_Dataset content_:
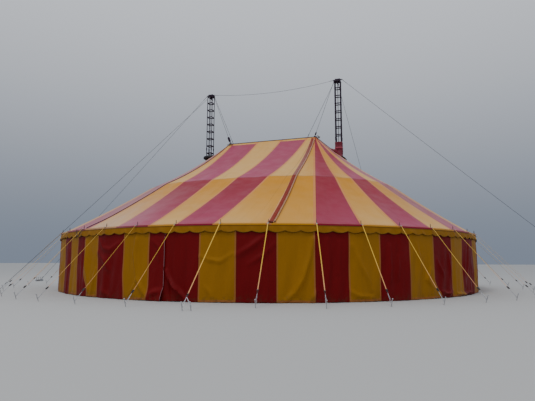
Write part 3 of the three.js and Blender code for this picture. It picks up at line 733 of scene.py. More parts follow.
def valance_ripple(bay, share):
    """How far the valance stands out: share is 0 at the eave and 1 at the hem."""
    slant = bay - 0.12 * share
    folds = 0.016 * waves(slant, 21, [0.61, 0.37, 1.3]) + 0.008 * waves(slant, 22, [0.19, 0.13])
    scallops = 0.012 * np.cos(2 * math.pi * SCALLOPS * bay)
    crease = 0.02 * hill((bay - 1.3) - 0.45 * (share - 0.5), 0, 0.09)
    return (folds + scallops + crease + 0.026) * ramp(share, 0.1, 1.0)


def valance(number, first):
    bays = np.linspace(first, first + SIXTH, SIXTH * VALANCE_STEPS + 1)
    bay, share = grid(bays, np.array([0.0, 0.1, 0.2, 0.3, 0.42, 0.55, 0.68, 0.8, 0.9, 0.965, 1.0])[::-1])
    hem = hem_height(bay)
    height = WALL_TOP * (1 - share) + hem * share
    points = raised(on_ring(bay, EDGE_RADIUS) + radial(bay) * valance_ripple(bay, share)[..., None], height)
    # The seam layer here draws a painted shadow line just under the roof's lip, not a seam
    band = cloth(f"valance_band_{number}", points, np.stack([bay * BAY_WIDTH, height], -1), [valance_yellow],
                 thickness=0.002, edge=height - hem, seam=np.maximum(np.abs(EAVE - 0.066 - height) - 0.008, 0))
    finished(band, "valance_cloth", None, f"valance_{number}")
    hem_line = points[:, 0] + np.array([0, 0, -0.003])
    piping = run_along(f"valance_piping_{number}", hem_line, 0.009, 6)
    finished(piping, "valance_cloth", shaded_piping_cloth)


SIXTHS = [(number + 1, number * SIXTH) for number in range(6)]
for number, first in SIXTHS:
    valance(number, first)

# Wall: red and yellow panels sewn side by side, the far half as the near one
EDGES = WALL_EDGES + list(np.linspace(WALL_EDGES[-1], WALL_EDGES[0] + HALF, EVEN_PANELS + 1)[1:-1])
EDGES = np.array([edge + turn for turn in (-HALF, 0, HALF, BAYS) for edge in EDGES])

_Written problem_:
Look at the material above and copy, word for word, its lines from the first through the one containing "return (folds +".

_Answer in full_:
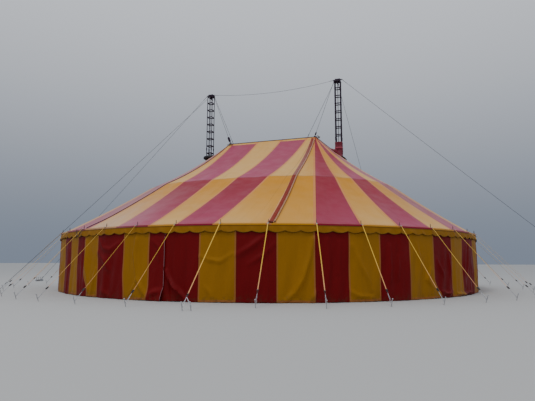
Write part 3 of the three.js and Blender code for this picture. It picks up at line 733 of scene.py. More parts follow.
def valance_ripple(bay, share):
    """How far the valance stands out: share is 0 at the eave and 1 at the hem."""
    slant = bay - 0.12 * share
    folds = 0.016 * waves(slant, 21, [0.61, 0.37, 1.3]) + 0.008 * waves(slant, 22, [0.19, 0.13])
    scallops = 0.012 * np.cos(2 * math.pi * SCALLOPS * bay)
    crease = 0.02 * hill((bay - 1.3) - 0.45 * (share - 0.5), 0, 0.09)
    return (folds + scallops + crease + 0.026) * ramp(share, 0.1, 1.0)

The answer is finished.